● Given task: Transcribe only the lines of the listing below from the one holding "corners = waist_corners()" through the one holding "obj.matrix_world = world", inclusive, without any change.

● Data segment:
## BEGIN

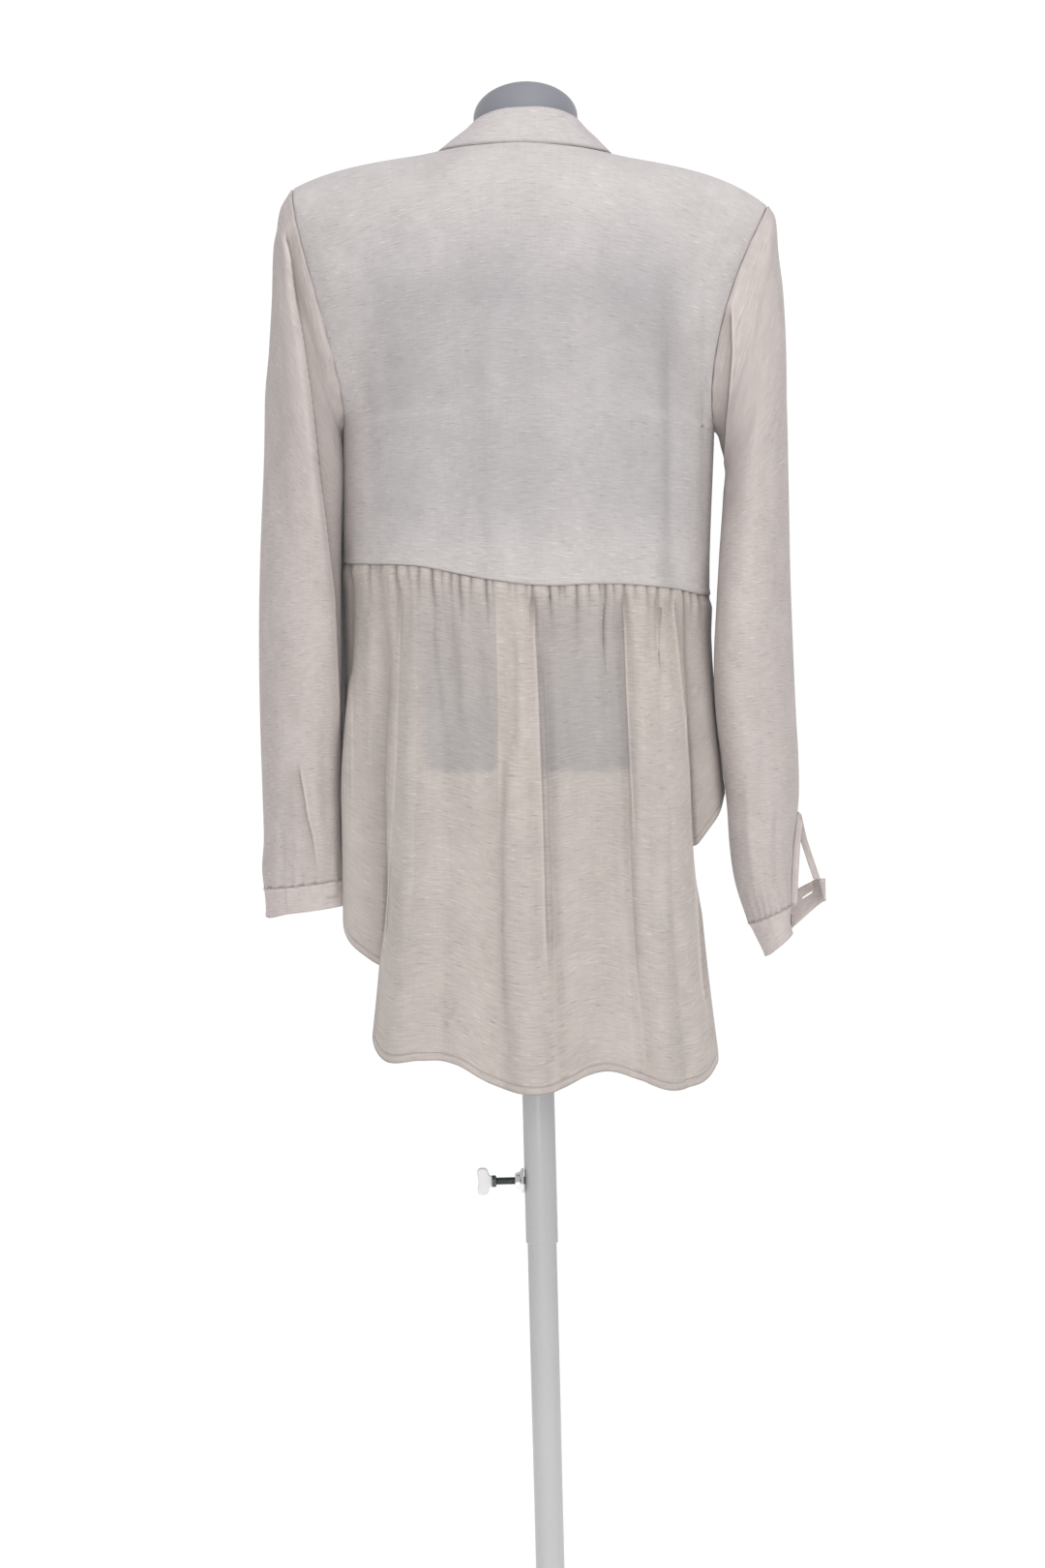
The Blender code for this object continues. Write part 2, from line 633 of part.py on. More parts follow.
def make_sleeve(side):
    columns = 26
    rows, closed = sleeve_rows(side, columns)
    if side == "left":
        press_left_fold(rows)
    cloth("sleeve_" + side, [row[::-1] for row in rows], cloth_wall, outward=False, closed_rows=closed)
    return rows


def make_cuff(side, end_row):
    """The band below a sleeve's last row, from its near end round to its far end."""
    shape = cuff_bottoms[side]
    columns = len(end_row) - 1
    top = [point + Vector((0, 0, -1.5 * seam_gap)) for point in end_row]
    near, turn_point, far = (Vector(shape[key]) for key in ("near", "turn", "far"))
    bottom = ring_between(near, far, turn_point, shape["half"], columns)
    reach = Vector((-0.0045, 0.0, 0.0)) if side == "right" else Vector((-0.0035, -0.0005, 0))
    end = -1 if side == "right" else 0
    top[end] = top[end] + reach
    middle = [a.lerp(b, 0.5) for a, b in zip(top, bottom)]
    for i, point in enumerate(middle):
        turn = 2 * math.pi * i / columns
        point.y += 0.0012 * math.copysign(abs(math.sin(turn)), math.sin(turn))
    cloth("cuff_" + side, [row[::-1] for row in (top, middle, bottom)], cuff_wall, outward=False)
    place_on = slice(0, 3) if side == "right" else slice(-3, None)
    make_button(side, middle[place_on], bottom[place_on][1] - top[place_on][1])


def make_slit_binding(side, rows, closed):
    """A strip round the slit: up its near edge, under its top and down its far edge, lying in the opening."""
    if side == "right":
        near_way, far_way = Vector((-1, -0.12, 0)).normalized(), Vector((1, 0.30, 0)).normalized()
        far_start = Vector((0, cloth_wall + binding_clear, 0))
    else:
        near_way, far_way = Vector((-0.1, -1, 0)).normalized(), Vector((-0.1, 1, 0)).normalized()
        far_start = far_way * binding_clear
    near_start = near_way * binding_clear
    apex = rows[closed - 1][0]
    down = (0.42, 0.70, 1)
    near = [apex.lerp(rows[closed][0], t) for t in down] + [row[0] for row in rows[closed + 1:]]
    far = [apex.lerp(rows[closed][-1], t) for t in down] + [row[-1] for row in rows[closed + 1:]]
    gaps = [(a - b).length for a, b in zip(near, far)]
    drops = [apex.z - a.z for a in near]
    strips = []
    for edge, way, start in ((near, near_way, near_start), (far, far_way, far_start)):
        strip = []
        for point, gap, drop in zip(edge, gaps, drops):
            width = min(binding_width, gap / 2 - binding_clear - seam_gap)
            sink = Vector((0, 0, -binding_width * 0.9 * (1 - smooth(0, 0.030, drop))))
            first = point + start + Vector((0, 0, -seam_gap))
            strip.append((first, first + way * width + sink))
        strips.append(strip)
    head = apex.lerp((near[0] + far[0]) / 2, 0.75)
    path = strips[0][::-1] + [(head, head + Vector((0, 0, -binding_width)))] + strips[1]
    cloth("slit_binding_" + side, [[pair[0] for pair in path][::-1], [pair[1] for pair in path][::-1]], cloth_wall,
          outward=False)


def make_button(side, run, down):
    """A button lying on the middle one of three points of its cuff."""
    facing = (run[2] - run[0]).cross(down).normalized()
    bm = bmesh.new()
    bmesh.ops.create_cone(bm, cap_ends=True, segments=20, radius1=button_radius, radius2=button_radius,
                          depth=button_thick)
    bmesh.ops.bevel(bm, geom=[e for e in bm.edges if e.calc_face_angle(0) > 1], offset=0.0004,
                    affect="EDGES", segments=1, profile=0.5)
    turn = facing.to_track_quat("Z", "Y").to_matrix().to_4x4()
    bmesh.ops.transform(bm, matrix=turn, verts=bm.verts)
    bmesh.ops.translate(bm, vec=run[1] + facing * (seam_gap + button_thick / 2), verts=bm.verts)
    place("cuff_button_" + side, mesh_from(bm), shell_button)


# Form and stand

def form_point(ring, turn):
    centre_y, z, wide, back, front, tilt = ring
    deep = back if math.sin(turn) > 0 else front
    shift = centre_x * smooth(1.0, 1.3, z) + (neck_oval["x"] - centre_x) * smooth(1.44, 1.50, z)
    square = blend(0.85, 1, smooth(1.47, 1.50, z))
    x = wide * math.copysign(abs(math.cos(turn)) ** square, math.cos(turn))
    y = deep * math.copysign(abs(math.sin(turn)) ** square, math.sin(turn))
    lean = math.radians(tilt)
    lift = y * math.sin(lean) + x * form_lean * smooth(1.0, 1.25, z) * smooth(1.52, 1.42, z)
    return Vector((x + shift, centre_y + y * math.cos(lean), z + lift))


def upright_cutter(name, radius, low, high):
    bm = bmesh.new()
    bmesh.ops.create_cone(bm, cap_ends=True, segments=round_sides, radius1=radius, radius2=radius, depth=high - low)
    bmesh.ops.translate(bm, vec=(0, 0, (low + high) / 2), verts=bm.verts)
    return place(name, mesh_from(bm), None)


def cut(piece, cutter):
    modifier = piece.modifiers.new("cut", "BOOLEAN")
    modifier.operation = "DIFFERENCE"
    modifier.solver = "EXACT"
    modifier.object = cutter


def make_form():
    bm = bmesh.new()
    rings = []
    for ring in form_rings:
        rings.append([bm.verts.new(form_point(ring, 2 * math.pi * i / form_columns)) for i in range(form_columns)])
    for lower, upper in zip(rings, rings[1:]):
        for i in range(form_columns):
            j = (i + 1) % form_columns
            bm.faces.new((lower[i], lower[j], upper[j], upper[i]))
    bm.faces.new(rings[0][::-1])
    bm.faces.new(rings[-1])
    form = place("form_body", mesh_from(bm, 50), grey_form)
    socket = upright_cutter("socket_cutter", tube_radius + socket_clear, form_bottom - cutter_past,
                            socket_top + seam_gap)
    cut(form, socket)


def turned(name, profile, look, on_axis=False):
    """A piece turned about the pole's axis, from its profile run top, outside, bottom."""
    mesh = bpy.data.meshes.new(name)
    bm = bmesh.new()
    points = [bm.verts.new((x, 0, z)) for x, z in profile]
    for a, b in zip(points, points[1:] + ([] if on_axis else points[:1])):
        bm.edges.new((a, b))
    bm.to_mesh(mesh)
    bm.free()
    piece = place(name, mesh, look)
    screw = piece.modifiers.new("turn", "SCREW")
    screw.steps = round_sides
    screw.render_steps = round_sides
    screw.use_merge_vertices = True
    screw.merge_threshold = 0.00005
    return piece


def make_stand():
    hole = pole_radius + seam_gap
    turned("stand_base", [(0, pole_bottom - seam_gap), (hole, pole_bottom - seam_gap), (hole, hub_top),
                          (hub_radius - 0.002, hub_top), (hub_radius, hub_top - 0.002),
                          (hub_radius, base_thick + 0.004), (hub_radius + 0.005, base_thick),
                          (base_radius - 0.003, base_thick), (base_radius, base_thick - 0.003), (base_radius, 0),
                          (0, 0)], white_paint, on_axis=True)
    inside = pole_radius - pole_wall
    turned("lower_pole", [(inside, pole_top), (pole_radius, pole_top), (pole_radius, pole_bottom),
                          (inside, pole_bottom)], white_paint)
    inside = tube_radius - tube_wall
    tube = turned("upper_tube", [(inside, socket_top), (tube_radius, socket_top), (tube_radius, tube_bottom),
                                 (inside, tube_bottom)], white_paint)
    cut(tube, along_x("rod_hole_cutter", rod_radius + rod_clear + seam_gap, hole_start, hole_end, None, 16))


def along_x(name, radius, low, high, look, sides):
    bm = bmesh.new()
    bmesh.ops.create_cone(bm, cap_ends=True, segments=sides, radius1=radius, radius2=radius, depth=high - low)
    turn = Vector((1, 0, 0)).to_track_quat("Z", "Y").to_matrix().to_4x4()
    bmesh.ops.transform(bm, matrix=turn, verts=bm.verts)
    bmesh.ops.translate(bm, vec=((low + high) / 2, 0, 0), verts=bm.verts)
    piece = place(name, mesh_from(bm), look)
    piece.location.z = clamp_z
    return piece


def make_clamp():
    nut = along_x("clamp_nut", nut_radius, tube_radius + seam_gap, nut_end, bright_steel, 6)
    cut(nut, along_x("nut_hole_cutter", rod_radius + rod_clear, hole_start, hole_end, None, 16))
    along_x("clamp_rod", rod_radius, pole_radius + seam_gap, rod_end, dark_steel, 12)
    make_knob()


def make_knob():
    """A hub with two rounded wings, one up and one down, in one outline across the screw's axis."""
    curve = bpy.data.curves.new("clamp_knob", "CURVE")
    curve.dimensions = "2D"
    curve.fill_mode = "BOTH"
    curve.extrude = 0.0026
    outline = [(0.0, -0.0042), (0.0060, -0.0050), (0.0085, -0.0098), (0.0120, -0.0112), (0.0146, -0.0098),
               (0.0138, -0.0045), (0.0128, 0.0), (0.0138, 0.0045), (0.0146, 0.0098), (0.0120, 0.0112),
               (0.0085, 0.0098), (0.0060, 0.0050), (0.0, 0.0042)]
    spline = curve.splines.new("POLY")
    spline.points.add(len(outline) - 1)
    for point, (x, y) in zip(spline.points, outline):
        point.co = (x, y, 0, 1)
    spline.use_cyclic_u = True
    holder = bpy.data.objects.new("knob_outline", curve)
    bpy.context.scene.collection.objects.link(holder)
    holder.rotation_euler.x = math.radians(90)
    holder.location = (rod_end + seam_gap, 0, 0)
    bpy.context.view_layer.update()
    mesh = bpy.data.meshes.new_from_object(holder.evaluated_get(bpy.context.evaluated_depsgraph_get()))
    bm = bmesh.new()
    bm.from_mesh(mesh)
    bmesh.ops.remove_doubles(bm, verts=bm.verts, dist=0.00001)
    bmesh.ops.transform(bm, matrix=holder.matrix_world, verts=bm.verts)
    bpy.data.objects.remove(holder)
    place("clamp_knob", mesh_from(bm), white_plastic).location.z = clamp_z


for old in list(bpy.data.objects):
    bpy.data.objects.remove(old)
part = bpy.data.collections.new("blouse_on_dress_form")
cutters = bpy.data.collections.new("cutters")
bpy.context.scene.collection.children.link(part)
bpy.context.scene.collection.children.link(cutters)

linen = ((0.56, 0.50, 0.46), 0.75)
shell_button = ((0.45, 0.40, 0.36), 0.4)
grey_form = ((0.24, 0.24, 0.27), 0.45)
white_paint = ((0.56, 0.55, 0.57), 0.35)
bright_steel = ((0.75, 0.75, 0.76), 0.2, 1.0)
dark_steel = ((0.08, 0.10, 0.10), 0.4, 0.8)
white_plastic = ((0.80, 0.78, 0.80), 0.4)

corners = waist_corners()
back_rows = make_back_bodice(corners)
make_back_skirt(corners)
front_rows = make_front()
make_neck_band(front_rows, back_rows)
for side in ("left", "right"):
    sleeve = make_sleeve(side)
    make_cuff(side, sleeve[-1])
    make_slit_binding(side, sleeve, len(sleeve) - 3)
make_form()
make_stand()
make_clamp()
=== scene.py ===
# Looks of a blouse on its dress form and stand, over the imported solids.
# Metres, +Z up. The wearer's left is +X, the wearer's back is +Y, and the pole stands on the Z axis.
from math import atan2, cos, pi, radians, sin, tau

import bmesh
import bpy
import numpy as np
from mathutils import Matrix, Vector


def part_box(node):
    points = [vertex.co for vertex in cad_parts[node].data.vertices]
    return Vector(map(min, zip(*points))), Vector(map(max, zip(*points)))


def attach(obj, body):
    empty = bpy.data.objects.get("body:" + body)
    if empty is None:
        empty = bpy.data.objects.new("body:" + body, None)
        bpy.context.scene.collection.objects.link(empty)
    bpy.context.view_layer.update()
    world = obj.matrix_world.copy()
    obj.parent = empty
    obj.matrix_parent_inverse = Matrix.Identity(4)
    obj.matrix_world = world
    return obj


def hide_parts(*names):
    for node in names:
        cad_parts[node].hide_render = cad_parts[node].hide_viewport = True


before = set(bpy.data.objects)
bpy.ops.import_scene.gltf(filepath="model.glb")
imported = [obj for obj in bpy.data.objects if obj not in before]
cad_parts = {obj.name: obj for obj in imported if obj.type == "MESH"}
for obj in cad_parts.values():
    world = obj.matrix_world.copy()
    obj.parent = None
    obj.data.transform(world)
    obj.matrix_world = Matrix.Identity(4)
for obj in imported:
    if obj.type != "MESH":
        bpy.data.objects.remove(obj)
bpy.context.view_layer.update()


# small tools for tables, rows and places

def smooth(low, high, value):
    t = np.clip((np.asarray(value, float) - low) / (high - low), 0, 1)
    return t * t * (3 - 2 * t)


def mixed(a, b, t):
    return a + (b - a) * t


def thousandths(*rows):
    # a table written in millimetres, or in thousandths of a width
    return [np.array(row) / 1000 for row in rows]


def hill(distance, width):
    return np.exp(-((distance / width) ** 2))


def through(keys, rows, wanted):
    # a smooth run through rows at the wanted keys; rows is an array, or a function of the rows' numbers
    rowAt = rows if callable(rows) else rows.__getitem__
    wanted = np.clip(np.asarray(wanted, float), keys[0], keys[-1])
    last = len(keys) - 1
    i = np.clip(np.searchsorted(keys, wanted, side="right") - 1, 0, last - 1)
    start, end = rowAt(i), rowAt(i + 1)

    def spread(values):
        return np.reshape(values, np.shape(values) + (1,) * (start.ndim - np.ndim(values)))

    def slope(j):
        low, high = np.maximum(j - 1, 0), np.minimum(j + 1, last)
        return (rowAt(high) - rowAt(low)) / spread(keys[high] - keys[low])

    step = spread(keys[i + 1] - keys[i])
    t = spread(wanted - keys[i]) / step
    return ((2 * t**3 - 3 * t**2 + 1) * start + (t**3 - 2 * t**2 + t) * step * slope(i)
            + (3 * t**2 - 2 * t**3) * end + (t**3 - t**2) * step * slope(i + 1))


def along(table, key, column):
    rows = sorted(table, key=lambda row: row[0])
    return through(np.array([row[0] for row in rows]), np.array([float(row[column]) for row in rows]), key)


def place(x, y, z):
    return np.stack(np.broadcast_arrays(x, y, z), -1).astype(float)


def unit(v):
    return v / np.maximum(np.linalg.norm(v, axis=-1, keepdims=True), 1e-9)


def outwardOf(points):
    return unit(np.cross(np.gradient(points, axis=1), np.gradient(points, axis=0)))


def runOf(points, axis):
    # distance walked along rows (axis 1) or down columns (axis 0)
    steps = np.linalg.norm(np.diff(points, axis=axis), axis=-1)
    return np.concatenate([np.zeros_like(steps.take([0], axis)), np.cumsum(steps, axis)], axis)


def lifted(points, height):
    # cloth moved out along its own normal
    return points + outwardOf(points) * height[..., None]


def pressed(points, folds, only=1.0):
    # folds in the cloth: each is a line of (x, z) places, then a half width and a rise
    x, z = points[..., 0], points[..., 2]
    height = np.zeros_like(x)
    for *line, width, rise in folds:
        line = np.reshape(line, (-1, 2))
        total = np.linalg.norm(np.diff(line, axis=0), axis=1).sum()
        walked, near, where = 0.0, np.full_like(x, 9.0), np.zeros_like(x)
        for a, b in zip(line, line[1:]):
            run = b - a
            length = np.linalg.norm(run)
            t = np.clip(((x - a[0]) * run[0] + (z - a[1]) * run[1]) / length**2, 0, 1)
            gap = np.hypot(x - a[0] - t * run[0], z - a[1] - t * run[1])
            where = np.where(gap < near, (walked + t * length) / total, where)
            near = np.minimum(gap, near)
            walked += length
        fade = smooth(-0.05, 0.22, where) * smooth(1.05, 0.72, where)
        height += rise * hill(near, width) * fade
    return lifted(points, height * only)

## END

● Output of the exercise:
corners = waist_corners()
back_rows = make_back_bodice(corners)
make_back_skirt(corners)
front_rows = make_front()
make_neck_band(front_rows, back_rows)
for side in ("left", "right"):
    sleeve = make_sleeve(side)
    make_cuff(side, sleeve[-1])
    make_slit_binding(side, sleeve, len(sleeve) - 3)
make_form()
make_stand()
make_clamp()
=== scene.py ===
# Looks of a blouse on its dress form and stand, over the imported solids.
# Metres, +Z up. The wearer's left is +X, the wearer's back is +Y, and the pole stands on the Z axis.
from math import atan2, cos, pi, radians, sin, tau

import bmesh
import bpy
import numpy as np
from mathutils import Matrix, Vector


def part_box(node):
    points = [vertex.co for vertex in cad_parts[node].data.vertices]
    return Vector(map(min, zip(*points))), Vector(map(max, zip(*points)))


def attach(obj, body):
    empty = bpy.data.objects.get("body:" + body)
    if empty is None:
        empty = bpy.data.objects.new("body:" + body, None)
        bpy.context.scene.collection.objects.link(empty)
    bpy.context.view_layer.update()
    world = obj.matrix_world.copy()
    obj.parent = empty
    obj.matrix_parent_inverse = Matrix.Identity(4)
    obj.matrix_world = world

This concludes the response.